Created: 14 January 2009
In the States, as you get older and are no longer a sexy teenager who attracts all sorts of whistles, you acquire the gift of anonymity, the ability to walk down the street or go into a store or restaurant, and have no one really notice you are there, if you don't want. Here, in China, anonymity is totally impossible and you are rather like Ling Ling in the Washington Zoo. Last night at dinner, a little girl spent the entire time on her haunches in front of my table just staring at me. At the botanical garden, I was rarer than the rarest plant.

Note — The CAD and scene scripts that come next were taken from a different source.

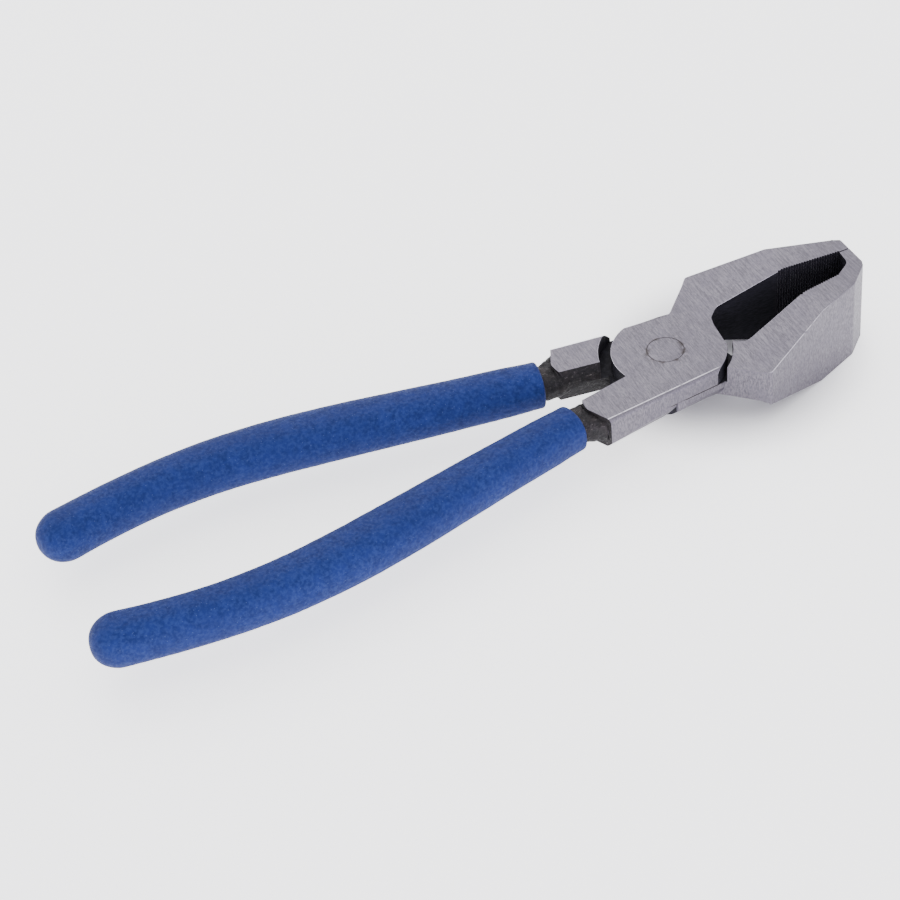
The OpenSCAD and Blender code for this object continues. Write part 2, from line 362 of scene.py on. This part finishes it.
def is_tooth(name, p):
    (x0, x1), (y0, y1) = TOOTH_ZONES[name]
    return x0 < p.x < x1 and y0 < p.y < y1 and abs(p.z) < 11.2


def is_side(p, normal):
    """True on the long outer sides of the joint"""
    return abs(normal.y) > 0.93 and abs(p.y) > 9.5


def finish_of(name, face):
    """Which finish a face of a lever has"""
    p = in_lever(name, face.calc_center_median())
    side = LEVERS[name][1]
    normal = Vector((face.normal.x, face.normal.y * side, face.normal.z * side))
    if p.x < BLOCK_END_X and not on_patch(p, normal):
        return OXIDISED
    if p.x < -9 and normal.y > 0.5 and p.y > -8:
        return OXIDISED
    if abs(normal.z) > 0.4:
        return BLACKENED if abs(p.z) < 1 else GROUND
    return BLACKENED if in_gap(p, normal) or in_bite(p, normal) else GROUND


def on_patch(p, normal):
    """True on the ground top, bottom and outer side of the block that carries a handle"""
    flat = abs(normal.z) > 0.98 and abs(p.z) > HALF_JOINT - 0.05
    return flat or normal.y < -0.6 and normal.x > -0.3


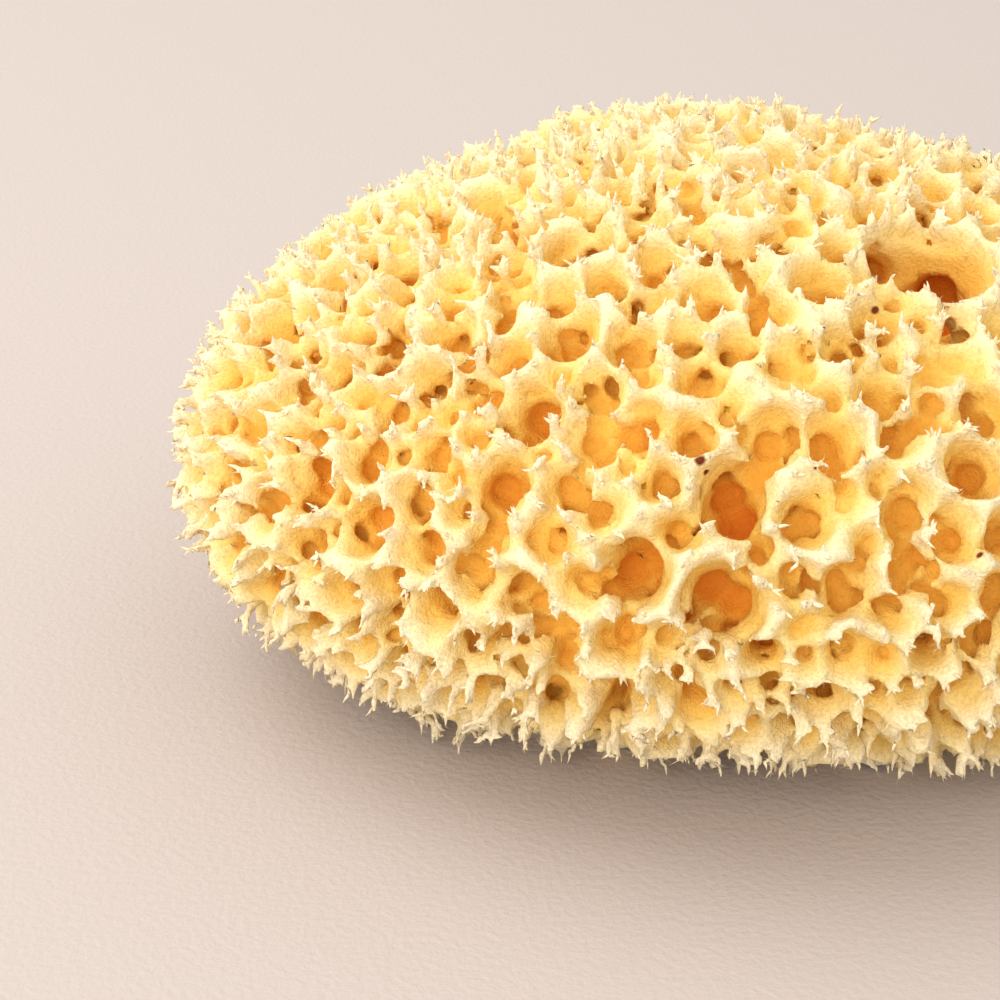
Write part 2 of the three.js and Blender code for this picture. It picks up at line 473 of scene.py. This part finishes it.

Tea - It turns out that Xishuangbanna has one of China's 10 great teas - Puer Tea, that sells for $90/kilo. There is a clunk of this tea about the size of Charlie Brown's great pumpkin that is 1000 years old and resides in the Beijing Museum. Here in the area there is a tea tree that is 1700 years old, and people trek through the jungle to pay it homage. They no longer pick the leaves. Rather, like a good stud horse, it has been left to thrive in the rainforest.
They make tea a bit differently here, rolling the leaves into small clumps that open up in hot water. Every Chinese has his special tea bottle of some strange color with all sorts of leaves floating around. What I can't figure out is why, with all the good tea in the area, all restaurants serve the low grade teas of a very uncertain color.